• **DATA SHOWN**
──────

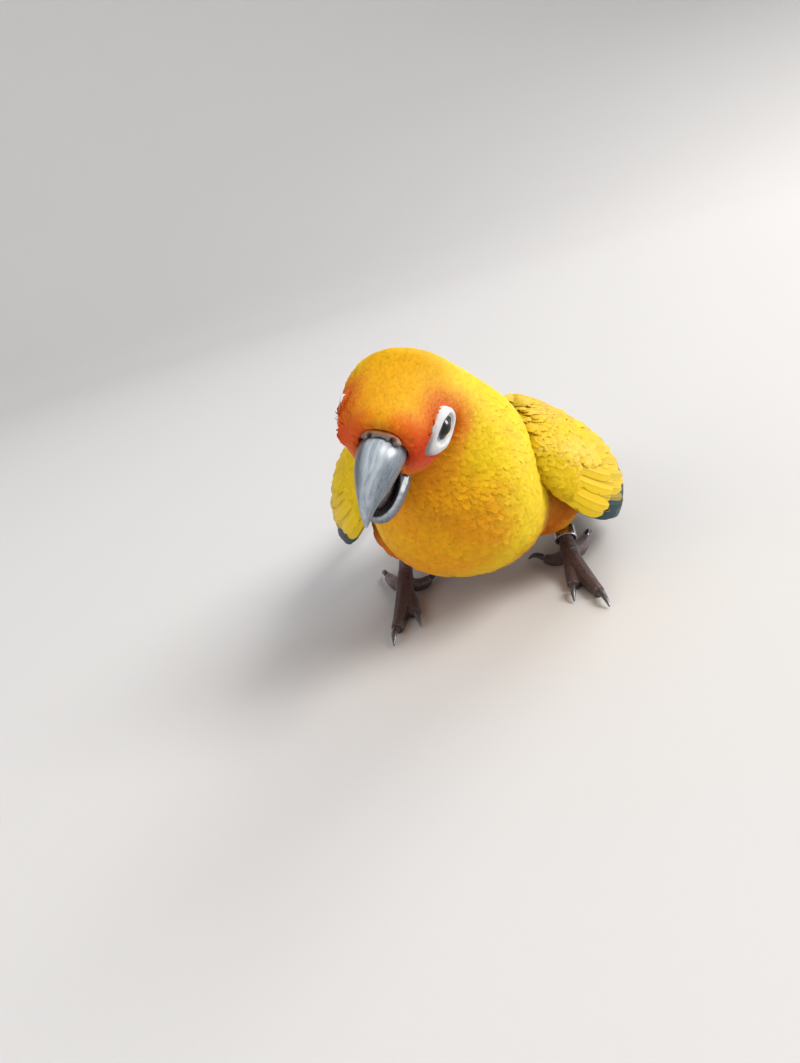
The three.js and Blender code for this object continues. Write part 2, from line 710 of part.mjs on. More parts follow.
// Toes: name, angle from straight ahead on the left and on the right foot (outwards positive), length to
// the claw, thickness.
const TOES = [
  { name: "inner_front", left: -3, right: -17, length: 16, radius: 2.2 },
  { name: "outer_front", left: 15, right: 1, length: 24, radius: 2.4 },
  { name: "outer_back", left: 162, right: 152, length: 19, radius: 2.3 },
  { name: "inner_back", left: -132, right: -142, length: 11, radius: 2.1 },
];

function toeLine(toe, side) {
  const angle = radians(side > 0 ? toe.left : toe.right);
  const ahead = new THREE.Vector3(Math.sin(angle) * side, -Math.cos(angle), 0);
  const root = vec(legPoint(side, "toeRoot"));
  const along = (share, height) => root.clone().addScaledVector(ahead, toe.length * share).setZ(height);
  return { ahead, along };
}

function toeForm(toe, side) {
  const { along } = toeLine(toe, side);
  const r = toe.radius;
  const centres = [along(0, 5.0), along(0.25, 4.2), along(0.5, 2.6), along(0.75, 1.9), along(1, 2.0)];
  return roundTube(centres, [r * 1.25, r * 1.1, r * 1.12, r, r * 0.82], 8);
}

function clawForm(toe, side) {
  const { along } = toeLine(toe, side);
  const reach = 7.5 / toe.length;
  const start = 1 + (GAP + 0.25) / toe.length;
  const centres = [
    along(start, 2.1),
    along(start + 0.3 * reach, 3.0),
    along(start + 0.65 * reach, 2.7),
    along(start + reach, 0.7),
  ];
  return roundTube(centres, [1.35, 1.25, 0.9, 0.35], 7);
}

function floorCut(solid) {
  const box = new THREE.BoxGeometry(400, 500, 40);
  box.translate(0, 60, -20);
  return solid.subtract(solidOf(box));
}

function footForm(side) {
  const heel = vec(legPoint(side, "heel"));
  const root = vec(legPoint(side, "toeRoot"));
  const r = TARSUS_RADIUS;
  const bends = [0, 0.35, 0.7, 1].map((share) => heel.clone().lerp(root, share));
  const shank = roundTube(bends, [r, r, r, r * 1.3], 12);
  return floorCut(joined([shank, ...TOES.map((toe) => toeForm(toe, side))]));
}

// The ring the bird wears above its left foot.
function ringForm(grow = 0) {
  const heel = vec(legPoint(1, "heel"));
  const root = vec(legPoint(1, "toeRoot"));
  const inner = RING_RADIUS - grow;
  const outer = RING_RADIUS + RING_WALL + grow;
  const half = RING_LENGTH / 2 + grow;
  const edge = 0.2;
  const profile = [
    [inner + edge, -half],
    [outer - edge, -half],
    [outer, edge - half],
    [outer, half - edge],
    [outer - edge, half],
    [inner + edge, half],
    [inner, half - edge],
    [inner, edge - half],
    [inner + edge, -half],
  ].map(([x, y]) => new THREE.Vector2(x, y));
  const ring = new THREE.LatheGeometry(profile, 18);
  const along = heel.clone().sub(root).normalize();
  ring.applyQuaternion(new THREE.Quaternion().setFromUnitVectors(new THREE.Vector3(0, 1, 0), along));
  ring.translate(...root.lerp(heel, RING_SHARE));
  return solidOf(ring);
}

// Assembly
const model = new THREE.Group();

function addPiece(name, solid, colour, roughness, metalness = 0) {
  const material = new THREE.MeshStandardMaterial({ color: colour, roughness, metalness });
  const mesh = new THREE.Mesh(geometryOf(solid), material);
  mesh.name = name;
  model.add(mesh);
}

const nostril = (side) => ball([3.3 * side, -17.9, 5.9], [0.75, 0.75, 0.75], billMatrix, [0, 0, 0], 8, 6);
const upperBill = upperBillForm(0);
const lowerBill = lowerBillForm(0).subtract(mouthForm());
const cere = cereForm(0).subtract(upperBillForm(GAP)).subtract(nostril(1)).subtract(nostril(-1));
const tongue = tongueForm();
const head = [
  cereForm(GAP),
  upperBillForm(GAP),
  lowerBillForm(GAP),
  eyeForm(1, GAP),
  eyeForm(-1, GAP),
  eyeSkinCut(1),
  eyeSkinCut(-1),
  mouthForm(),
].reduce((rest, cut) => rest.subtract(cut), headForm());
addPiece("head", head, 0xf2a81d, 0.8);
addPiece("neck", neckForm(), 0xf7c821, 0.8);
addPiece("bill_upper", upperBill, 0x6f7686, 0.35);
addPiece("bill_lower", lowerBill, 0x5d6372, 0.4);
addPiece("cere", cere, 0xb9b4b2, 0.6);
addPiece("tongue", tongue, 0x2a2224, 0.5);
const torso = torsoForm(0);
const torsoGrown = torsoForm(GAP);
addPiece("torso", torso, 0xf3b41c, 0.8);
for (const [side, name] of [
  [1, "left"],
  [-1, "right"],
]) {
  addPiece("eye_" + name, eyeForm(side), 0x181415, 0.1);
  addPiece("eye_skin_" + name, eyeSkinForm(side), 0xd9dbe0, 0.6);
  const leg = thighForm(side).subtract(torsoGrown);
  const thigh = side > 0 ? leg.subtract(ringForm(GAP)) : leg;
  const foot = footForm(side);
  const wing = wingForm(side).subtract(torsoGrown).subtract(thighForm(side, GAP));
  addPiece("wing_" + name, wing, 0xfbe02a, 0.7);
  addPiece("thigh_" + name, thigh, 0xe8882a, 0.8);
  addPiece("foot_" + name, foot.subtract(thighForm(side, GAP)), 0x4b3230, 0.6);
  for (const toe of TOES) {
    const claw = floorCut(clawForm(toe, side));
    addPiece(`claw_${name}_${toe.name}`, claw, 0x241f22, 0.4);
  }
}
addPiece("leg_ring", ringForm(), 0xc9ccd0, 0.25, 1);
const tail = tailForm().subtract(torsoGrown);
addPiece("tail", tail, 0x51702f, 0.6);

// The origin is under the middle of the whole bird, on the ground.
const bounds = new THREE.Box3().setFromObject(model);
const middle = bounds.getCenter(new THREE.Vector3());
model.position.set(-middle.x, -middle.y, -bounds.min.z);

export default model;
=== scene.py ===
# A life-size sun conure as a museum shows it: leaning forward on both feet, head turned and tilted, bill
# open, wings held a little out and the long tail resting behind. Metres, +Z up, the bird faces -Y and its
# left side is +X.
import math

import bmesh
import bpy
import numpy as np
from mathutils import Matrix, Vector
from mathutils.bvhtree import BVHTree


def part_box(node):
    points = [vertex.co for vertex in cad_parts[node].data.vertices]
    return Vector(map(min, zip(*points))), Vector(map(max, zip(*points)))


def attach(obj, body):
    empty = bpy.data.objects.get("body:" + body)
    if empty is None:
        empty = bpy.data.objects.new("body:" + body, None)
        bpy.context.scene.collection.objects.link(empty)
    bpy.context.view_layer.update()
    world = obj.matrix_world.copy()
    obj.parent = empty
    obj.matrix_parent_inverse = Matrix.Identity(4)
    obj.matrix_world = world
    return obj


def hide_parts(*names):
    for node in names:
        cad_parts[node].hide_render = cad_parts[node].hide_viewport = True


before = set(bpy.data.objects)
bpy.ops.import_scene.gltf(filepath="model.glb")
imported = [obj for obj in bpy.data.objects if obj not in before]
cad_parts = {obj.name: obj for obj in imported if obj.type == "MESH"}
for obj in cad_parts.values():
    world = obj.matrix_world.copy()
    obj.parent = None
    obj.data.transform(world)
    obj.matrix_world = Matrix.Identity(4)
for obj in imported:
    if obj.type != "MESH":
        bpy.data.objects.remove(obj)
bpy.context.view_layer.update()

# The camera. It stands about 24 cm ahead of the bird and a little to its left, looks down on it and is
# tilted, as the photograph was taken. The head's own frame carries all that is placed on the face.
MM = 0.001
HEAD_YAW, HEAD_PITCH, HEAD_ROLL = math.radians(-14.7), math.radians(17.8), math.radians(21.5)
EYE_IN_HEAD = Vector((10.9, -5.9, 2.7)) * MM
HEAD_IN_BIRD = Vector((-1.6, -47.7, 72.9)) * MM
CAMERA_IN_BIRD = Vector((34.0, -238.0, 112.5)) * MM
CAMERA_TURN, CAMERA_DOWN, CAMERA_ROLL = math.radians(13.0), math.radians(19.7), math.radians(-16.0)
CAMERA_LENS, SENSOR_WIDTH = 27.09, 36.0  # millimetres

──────

Give back exactly the lines running from the line that contains "on the ground." through the line that contains "cad_parts[node].hide_render = cad_parts[node].hide_viewport", and nothing outside them.

// The origin is under the middle of the whole bird, on the ground.
const bounds = new THREE.Box3().setFromObject(model);
const middle = bounds.getCenter(new THREE.Vector3());
model.position.set(-middle.x, -middle.y, -bounds.min.z);

export default model;
=== scene.py ===
# A life-size sun conure as a museum shows it: leaning forward on both feet, head turned and tilted, bill
# open, wings held a little out and the long tail resting behind. Metres, +Z up, the bird faces -Y and its
# left side is +X.
import math

import bmesh
import bpy
import numpy as np
from mathutils import Matrix, Vector
from mathutils.bvhtree import BVHTree


def part_box(node):
    points = [vertex.co for vertex in cad_parts[node].data.vertices]
    return Vector(map(min, zip(*points))), Vector(map(max, zip(*points)))


def attach(obj, body):
    empty = bpy.data.objects.get("body:" + body)
    if empty is None:
        empty = bpy.data.objects.new("body:" + body, None)
        bpy.context.scene.collection.objects.link(empty)
    bpy.context.view_layer.update()
    world = obj.matrix_world.copy()
    obj.parent = empty
    obj.matrix_parent_inverse = Matrix.Identity(4)
    obj.matrix_world = world
    return obj


def hide_parts(*names):
    for node in names:
        cad_parts[node].hide_render = cad_parts[node].hide_viewport = True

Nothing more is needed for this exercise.